With so many people opting to go gluten-free with their diet, have you been pondering if you should do so, too? We checked in with a registered dietitian and a registered holistic nutritionist to get their advice. Here’s what they had to say.
Should you give up gluten?
In a nutshell, no — unless you are diagnosed with a sensitivity or intolerance to gluten, which is known as celiac disease.
For a bit of background, gluten is a class of proteins that are often found in wheat and other related grains including (but not limited to) barley, rye, spelt and kamut, explains Toronto-based registered dietitian Nicole Yuen. Celiac disease is an autoimmune disorder that is caused by eating foods that contain gluten, which leads to damaging the lining of the small intestine (e.g. the villi), preventing the absorption of nutrients.
“For most healthy individuals, there is no added benefit to choosing a gluten-free diet,” says Yuen. “In fact, those who do eliminate gluten may also be eliminating essential vitamins and minerals by removing certain foods fromtheir daily diet. This can lead to vitamin and mineral deficiencies, risk of deficiency-related diseases, and inadequacy in meeting macro nutrient requirements,” she says.
Naturopathic doctor Jennifer Baer, who herself is sensitive to gluten and follow a gluten-free diet, agrees. “Gluten is not an item the general public needs to avoid,” she says, adding however that it would probably serve us all to consume less flour-based products and opt for the grain itself more often.

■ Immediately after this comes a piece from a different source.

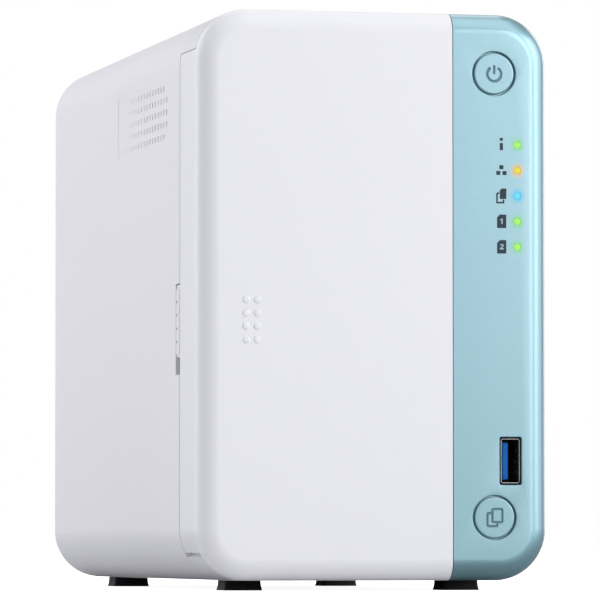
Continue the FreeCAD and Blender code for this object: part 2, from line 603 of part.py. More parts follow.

But one reason the Toronto-based ND points to as the reason going gluten-free is much more common is due to the fact gluten is so prominent in our diets, which has lead to many of us developing sensivities. “Others have theorized that the way we process our grains is different and/or that hybridization of crops may have increased the amount of gluten found in some grains or flour products,” adds Baer.
What to do if you’re concerned about gluten
Both experts agree that if you have a suspicion that gluten is affecting you negatively, you should go get tested. See your doctor to discuss your concerns and they may recommend getting tested. Note that you should not stop consuming gluten leading up to seeing your doctor or being tested as this will affect the results of the test
Will giving up gluten in your diet help you lose weight?
If you’re thinking giving up gluten is what’s going to get you into that body-con dress you’ve got in your closet, you should find another plan for dropping some pounds. Both Yuen and Baer are against using a gluten-free diet as a method of losing weight. “Gluten has nothing to do with weight loss,” says Baer. What she does propose is choosing whole grains over flour is a healthier choice (due to the fibre and nutrient content, avoidance of a possible allergen and source of inflammation)–”this will likely mean seeing a positive result on the scale,” she says. However, if people simply replace flour foods with gluten-free versions of these products, they are unlikely to see any difference, says Baer. “In fact, many of the gluten-free products on the market are high glycemic index (which means they rapidly elevate blood sugar levels) and are higher in calories and/or sugar. Just because something is gluten-free does not mean that it is healthy,” she says.
Yuen does concede that one benefit that sometimes comes with adopting a gluten-free diet is that people become more aware of what they are eating—”People become more conscious of what they’re consuming. They’ll choose more fruits and vegetables, watch what they eat at restaurants, consume smaller portions of foods, and limit junk foods such as cookies and cakes,” she says. “However, you do not need to go gluten free in order to be mindful of consuming healthy foods.” And, adds Yuen, there is no scientific evidence or studies that demonstrate that a gluten-free diet leads to weight loss.